--- Start of SUPPLIED MATERIAL ---

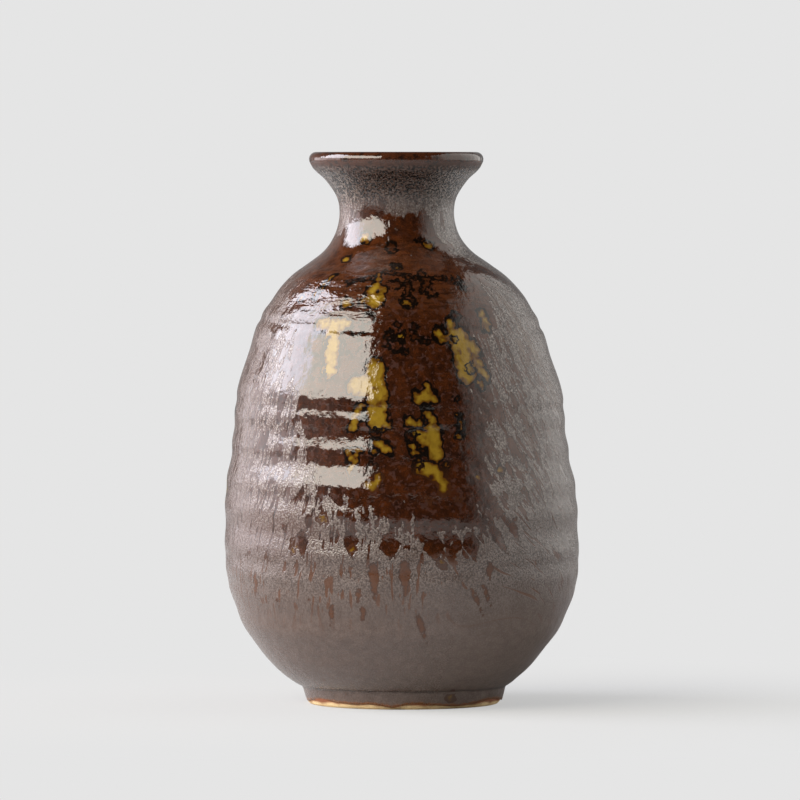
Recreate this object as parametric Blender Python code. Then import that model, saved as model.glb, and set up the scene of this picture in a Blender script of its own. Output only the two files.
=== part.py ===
"""A wheel-thrown stoneware sake bottle (tokkuri) with its coats of glaze.

The bottle stands on z = 0 with its front towards -Y, and the widest part of the belly is centred on the z axis.
Three thrown clay parts are luted together: the foot ring, the body with its floor, and the neck with its flared
lip. Four coats of glaze cover them: the matte base glaze outside, the liner inside, an iron-brown band rolled over
the lip, and the glossy amber glaze that was poured over the shoulder and ran down, furthest at the front.
"""

import math

import bmesh
import bpy
from mathutils import Vector

MM = 0.001
SEGMENTS = 36

# Driving dimensions, in millimetres.
HEIGHT = 135.0
BELLY_HEIGHT = 46.5  # where the glazed belly is widest, and where the leaning axis crosses x = 0
LEAN = 0.014  # sideways drift of the thrown axis towards -X, per millimetre of height
GLAZE = 0.5
LINER = 0.4
RUN = 0.35
COAT_GAP = 0.1  # between a coat and what is under it
LUTING_GAP = 0.2  # between two clay parts

# The outside of the base glaze from the foot's waist to under the lip, as (radius, height).
OUTLINE = (
    (25.6, 4.6),
    (30.8, 8.7),
    (37.1, 16.5),
    (41.5, 26.0),
    (43.1, 36.0),
    (42.9, 47.0),
    (41.1, 60.0),
    (39.7, 72.0),
    (37.2, 84.0),
    (33.1, 95.0),
    (28.0, 102.6),
    (22.1, 107.5),
    (16.5, 112.4),
    (14.5, 116.3),
    (13.95, 120.2),
    (14.8, 124.1),
    (17.5, 128.0),
    (20.5, 131.2),
)

# The clay's inner face from the floor's centre to under the lip, as (radius, height).
INNER = (
    (0.0, 9.0),
    (12.0, 9.3),
    (22.5, 11.8),
    (30.0, 16.6),
    (35.2, 23.5),
    (38.2, 31.0),
    (39.0, 40.0),
    (38.5, 49.0),
    (36.8, 61.0),
    (35.2, 73.0),
    (32.6, 84.0),
    (28.8, 93.5),
    (23.8, 100.6),
    (17.7, 106.2),
    (12.8, 111.0),
    (10.7, 115.5),
    (10.2, 119.8),
    (10.9, 124.0),
    (13.4, 128.0),
    (17.9, 132.3),
)

# Throwing rings as (height, rise, half width): ridges rise and finger grooves fall.
RINGS = (
    (94.0, 0.30, 4.5),
    (86.0, -0.35, 4.5),
    (76.0, 0.35, 5.5),
    (63.0, -0.40, 5.5),
    (50.5, 0.35, 5.0),
    (40.5, -0.25, 4.0),
)

LIP_ROUND = 1.75  # radius of the rolled lip's section, outside its glaze
LIP_CENTRE = Vector((19.6, HEIGHT - LIP_ROUND))
LIP_BAND = (-60.0, 190.0)  # degrees of the lip's section that the iron band covers, with 0 outwards
LIP_STEPS = 10

FOOT_WALL = ((23.7, 0.6), (24.6, 3.8))  # the foot's glazed outside, as (radius, height)
FOOT_HEIGHT = 3.9
FOOT_BEVEL = 0.6
FOOT_BORE = (18.9, 19.4)  # radius inside the foot ring, and at its bevelled bottom edge
RECESS_RADIUS, RECESS_HEIGHT = 18.2, 4.9  # the hollow under the floor reaches a little above the ring
GLAZE_LINE = 1.2  # the base glaze stops this high, and leaves the foot's edge bare

NECK_JOINT = 107.0
RUN_TOP = 111.0
RUN_BOTTOM = 33.0  # mean height of the poured glaze's lower edge
RUN_FRONT = 6.0  # how much further it runs at the front, and less at the back
RUN_DRIPS = ((7, 3.5, 0.6), (11, 2.5, 2.1))  # (drips round the bottle, depth, phase)
RUN_COLUMNS = 60

BODY_ROWS, NECK_ROWS = 15, 9
INNER_BODY_ROWS, INNER_NECK_ROWS = 13, 7

STONEWARE = ((0.56, 0.42, 0.29), 0.85)
MATTE_GLAZE = ((0.17, 0.14, 0.13), 0.55)
LINER_GLAZE = ((0.12, 0.07, 0.04), 0.25)
IRON_GLAZE = ((0.10, 0.04, 0.02), 0.15)
AMBER_GLAZE = ((0.20, 0.09, 0.03), 0.12)


def clear_scene():
    for obj in list(bpy.data.objects):
        bpy.data.objects.remove(obj)


def catmull_rom(points, per_span=12):
    """A smooth curve through the points."""
    ends = [Vector(p) for p in points]
    nodes = [ends[0] * 2 - ends[1], *ends, ends[-1] * 2 - ends[-2]]
    curve = []
    for a, b, c, d in zip(nodes, nodes[1:], nodes[2:], nodes[3:]):
        for step in range(per_span):
            t = step / per_span
            bend = (2 * a - 5 * b + 4 * c - d) * t**2 + (3 * b - 3 * c + d - a) * t**3
            curve.append(b + 0.5 * ((c - a) * t + bend))
    curve.append(ends[-1])
    return curve


def at_height(low, high, height):
    return low.lerp(high, (height - low.y) / (high.y - low.y))


def below(curve, height):
    """The curve's part under this height, ending exactly there."""
    count = sum(p.y < height for p in curve)
    return [*curve[:count], at_height(curve[count - 1], curve[count], height)]


def above(curve, height):
    """The curve's part over this height, starting exactly there."""
    count = sum(p.y <= height for p in curve)
    return [at_height(curve[count - 1], curve[count], height), *curve[count:]]


def evenly(curve, count):
    """count points along the curve at equal spacing, with both ends."""
    lengths = [0.0]
    for a, b in zip(curve, curve[1:]):
        lengths.append(lengths[-1] + (b - a).length)
    found, span = [curve[0]], 0
    for i in range(1, count - 1):
        wanted = lengths[-1] * i / (count - 1)
        while lengths[span + 1] < wanted:
            span += 1
        share = (wanted - lengths[span]) / (lengths[span + 1] - lengths[span])
        found.append(curve[span].lerp(curve[span + 1], share))
    return [*found, curve[-1]]


def in_rows(curve, body_rows, neck_rows):
    """The curve's points below the neck's joint and above it, each at their own spacing."""
    return [*evenly(below(curve, NECK_JOINT), body_rows), *evenly(above(curve, NECK_JOINT), neck_rows)[1:]]


def offset(curve, distance):
    """The curve moved away from the axis at right angles, so that the coats' facets lie parallel."""
    moved = []
    for i, point in enumerate(curve):
        sides = []
        for a, b in zip(curve[max(i - 1, 0) : i + 1], curve[max(i - 1, 0) + 1 : i + 2]):
            along = (b - a).normalized()
            sides.append(Vector((along.y, -along.x)))
        mean = sum(sides, Vector((0.0, 0.0))).normalized()
        moved.append(point + mean * (distance / mean.dot(sides[0])))
    return moved


def lip_arc(radius, steps):
    """Points round the lip's section, from outside over the top to inside."""
    start, end = LIP_BAND
    angles = [math.radians(start + (end - start) * i / steps) for i in range(steps + 1)]
    return [LIP_CENTRE + Vector((math.cos(a), math.sin(a))) * radius for a in angles]


def ring_rise(height):
    return sum(rise * math.exp(-(((height - centre) / width) ** 2)) for centre, rise, width in RINGS)


def outer_wall():
    """The base glaze's outer face from the foot's bottom edge to the lip."""
    curve = [Vector((p.x + ring_rise(p.y), p.y)) for p in catmull_rom(OUTLINE)]
    return [*(Vector(p) for p in FOOT_WALL), *in_rows(curve, BODY_ROWS, NECK_ROWS)]


def inner_wall():
    """The clay's inner face from the floor's centre to the lip."""
    return in_rows(catmull_rom(INNER), INNER_BODY_ROWS, INNER_NECK_ROWS)


def material(name, look):
    colour, roughness = look
    made = bpy.data.materials.new(name)
    made.use_nodes = True
    shader = made.node_tree.nodes["Principled BSDF"]
    shader.inputs["Base Color"].default_value = (*colour, 1.0)
    shader.inputs["Roughness"].default_value = roughness
    return made


def place(name, bm, look):
    """Leans the mesh with the thrown axis, and makes it an object in metres."""
    for vertex in bm.verts:
        vertex.co.x -= LEAN * (vertex.co.z - BELLY_HEIGHT)
        vertex.co *= MM
    bmesh.ops.recalc_face_normals(bm, faces=bm.faces)
    mesh = bpy.data.meshes.new(name)
    bm.to_mesh(mesh)
    bm.free()
    mesh.shade_smooth()
    mesh.set_sharp_from_angle(angle=math.radians(35))
    mesh.materials.append(material(name + "_material", look))
    obj = bpy.data.objects.new(name, mesh)
    bpy.context.scene.collection.objects.link(obj)
    return obj


def turned(name, section, look):
    """A solid turned from its section, which is closed unless both its ends are on the axis."""
    bm = bmesh.new()
    verts = [bm.verts.new((p[0], 0.0, p[1])) for p in section]
    edges = [bm.edges.new(pair) for pair in zip(verts, verts[1:])]
    if section[0][0] > 0.0:
        edges.append(bm.edges.new((verts[-1], verts[0])))
    spun = {"cent": (0, 0, 0), "axis": (0, 0, 1), "angle": math.tau, "steps": SEGMENTS, "use_merge": True}
    bmesh.ops.spin(bm, geom=[*verts, *edges], **spun)
    bmesh.ops.remove_doubles(bm, verts=bm.verts, dist=1e-4)
    return place(name, bm, look)


def make_foot_ring():
    clay = below(offset(outer_wall(), -(GLAZE + COAT_GAP)), FOOT_HEIGHT - LUTING_GAP)
    bore, edge = FOOT_BORE
    under = [(edge, 0.0), (clay[0].x - FOOT_BEVEL, 0.0)]
    turned("foot_ring", [*under, *clay, (bore, clay[-1].y), (bore, FOOT_BEVEL)], STONEWARE)


def make_body():
    clay = above(offset(outer_wall(), -(GLAZE + COAT_GAP)), FOOT_HEIGHT)
    underside = [(0.0, RECESS_HEIGHT), (RECESS_RADIUS, RECESS_HEIGHT), (RECESS_RADIUS + 0.5, FOOT_HEIGHT)]
    inside = below(inner_wall(), NECK_JOINT)
    turned("thrown_body", [*underside, *below(clay, NECK_JOINT), *reversed(inside)], STONEWARE)


def make_neck():
    joint = NECK_JOINT + LUTING_GAP
    clay = above(offset(outer_wall(), -(GLAZE + COAT_GAP)), joint)
    lip = lip_arc(LIP_ROUND - GLAZE - COAT_GAP, LIP_STEPS)
    turned("neck_collar", [*clay, *lip, *reversed(above(inner_wall(), joint))], STONEWARE)


def make_base_glaze():
    outer = above(outer_wall(), GLAZE_LINE)
    turned("base_glaze", [*outer, *reversed(offset(outer, -GLAZE))], MATTE_GLAZE)


def make_liner():
    outer = offset(inner_wall(), -COAT_GAP)
    inner = offset(inner_wall(), -(COAT_GAP + LINER))
    outer[0].x = inner[0].x = 0.0
    turned("liner_glaze", [*outer, *reversed(inner)], LINER_GLAZE)


def make_lip_band():
    outer, inner = (lip_arc(radius, LIP_STEPS) for radius in (LIP_ROUND, LIP_ROUND - GLAZE))
    turned("lip_iron_band", [*outer, *reversed(inner)], IRON_GLAZE)


def run_edge(azimuth):
    """Height of the poured glaze's lower edge. Azimuth 0 is the front."""
    drips = sum(depth * math.sin(count * azimuth + phase) for count, depth, phase in RUN_DRIPS)
    return RUN_BOTTOM - RUN_FRONT * math.cos(azimuth) + drips


def make_run_extent():
    """A ring as tall as the poured glaze, with the wavy line of its drips for a bottom."""
    bm = bmesh.new()
    columns = []
    for i in range(RUN_COLUMNS):
        azimuth = math.tau * (i + 0.3) / RUN_COLUMNS  # turned a little, so that no edge meets one of the coat's
        corners = ((10.0, run_edge(azimuth)), (50.0, run_edge(azimuth)), (50.0, RUN_TOP), (10.0, RUN_TOP))
        columns.append([bm.verts.new((r * math.sin(azimuth), -r * math.cos(azimuth), z)) for r, z in corners])
    for column, after in zip(columns, [*columns[1:], columns[0]]):
        for k in range(4):
            bm.faces.new((column[k], after[k], after[(k + 1) % 4], column[(k + 1) % 4]))
    extent = place("run_extent", bm, AMBER_GLAZE)
    extent.hide_render = True
    extent.display_type = "WIRE"
    return extent


def make_run():
    wall = outer_wall()
    outer, inner = (offset(wall, COAT_GAP + depth)[3:-5] for depth in (RUN, 0.0))
    run = turned("amber_run_glaze", [*outer, *reversed(inner)], AMBER_GLAZE)
    cut = run.modifiers.new("drips", "BOOLEAN")
    cut.operation = "INTERSECT"
    cut.solver = "EXACT"
    cut.object = make_run_extent()


clear_scene()
make_foot_ring()
make_body()
make_neck()
make_base_glaze()
make_liner()
make_lip_band()
make_run()
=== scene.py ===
import math

import bpy
import numpy as np
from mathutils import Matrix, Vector


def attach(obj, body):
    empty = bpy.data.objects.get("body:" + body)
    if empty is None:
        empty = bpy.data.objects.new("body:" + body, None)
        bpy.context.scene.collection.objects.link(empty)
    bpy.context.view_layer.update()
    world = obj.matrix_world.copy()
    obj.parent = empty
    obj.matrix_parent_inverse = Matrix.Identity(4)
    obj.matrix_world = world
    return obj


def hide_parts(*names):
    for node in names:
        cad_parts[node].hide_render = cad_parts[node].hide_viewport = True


# The looks of a glazed stoneware sake bottle. Lengths are in millimetres until a mesh is made. Azimuths run round
# the bottle from its front (-Y), positive towards +X. They are in degrees in the tables and for the panels, and in
# radians where a function takes az and z as arrays.

MM = 0.001
GLAZE_IOR = 1.62
LEAN = 0.014  # sideways shift of the thrown axis per height, zero at BELLY_HEIGHT
BELLY_HEIGHT = 46.5

# ---------------------------------------------------------------------------------------------------------------
# Shape
# ---------------------------------------------------------------------------------------------------------------

# Outside of the glaze without its throwing rings, as (radius, height).
OUTLINE = (
    (23.95, 1.4), (24.4, 2.6), (24.72, 3.6), (24.76, 4.15), (25.5, 4.6), (27.2, 5.7), (30.8, 8.7), (34.3, 12.6),
    (37.2, 16.5), (39.5, 20.6), (41.3, 25.0), (42.65, 30.0), (43.2, 35.0), (43.25, 40.0), (43.2, 45.0),
    (42.85, 51.0), (42.0, 57.0), (41.1, 63.0), (40.5, 68.0), (40.0, 73.5), (39.0, 79.0), (37.3, 85.0), (35.4, 90.5),
    (33.0, 96.0), (29.9, 100.7), (26.3, 104.7), (22.4, 107.6), (18.5, 110.4), (16.1, 113.2), (14.6, 116.4),
    (14.0, 120.2), (14.7, 124.1), (17.35, 128.1), (19.4, 130.0), (20.45, 131.1),
)  # fmt: skip

# The bare foot ring's section, as (radius, height).
FOOT_SECTION = (
    (19.6, 0.0), (22.6, 0.0), (23.0, 0.12), (23.4, 0.5), (23.75, 1.1), (23.95, 1.9), (24.0, 3.0), (23.9, 3.8),
    (18.9, 3.8), (18.9, 0.7), (19.1, 0.25),
)  # fmt: skip

# The clay wall's inside, from the floor up to the lip, as (radius, height).
INNER = (
    (0.4, 9.5), (12.0, 9.8), (22.3, 12.3), (29.6, 17.0), (34.7, 23.8), (37.7, 31.0), (38.5, 40.0), (38.0, 49.0),
    (36.3, 61.0), (34.7, 73.0), (32.1, 84.0), (28.4, 93.2), (23.5, 100.2), (17.4, 105.8), (12.4, 110.8),
    (10.2, 115.4), (9.7, 119.8), (10.5, 124.2), (13.1, 128.4), (17.3, 132.4), (17.86, 132.95),
)  # fmt: skip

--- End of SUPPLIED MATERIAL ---

Output nothing except the lines from the line with "outer, inner = (offset(wall, COAT_GAP" through the line with "cad_parts[node].hide_render = cad_parts[node].hide_viewport", copied exactly, end lines included.

    outer, inner = (offset(wall, COAT_GAP + depth)[3:-5] for depth in (RUN, 0.0))
    run = turned("amber_run_glaze", [*outer, *reversed(inner)], AMBER_GLAZE)
    cut = run.modifiers.new("drips", "BOOLEAN")
    cut.operation = "INTERSECT"
    cut.solver = "EXACT"
    cut.object = make_run_extent()


clear_scene()
make_foot_ring()
make_body()
make_neck()
make_base_glaze()
make_liner()
make_lip_band()
make_run()
=== scene.py ===
import math

import bpy
import numpy as np
from mathutils import Matrix, Vector


def attach(obj, body):
    empty = bpy.data.objects.get("body:" + body)
    if empty is None:
        empty = bpy.data.objects.new("body:" + body, None)
        bpy.context.scene.collection.objects.link(empty)
    bpy.context.view_layer.update()
    world = obj.matrix_world.copy()
    obj.parent = empty
    obj.matrix_parent_inverse = Matrix.Identity(4)
    obj.matrix_world = world
    return obj


def hide_parts(*names):
    for node in names:
        cad_parts[node].hide_render = cad_parts[node].hide_viewport = True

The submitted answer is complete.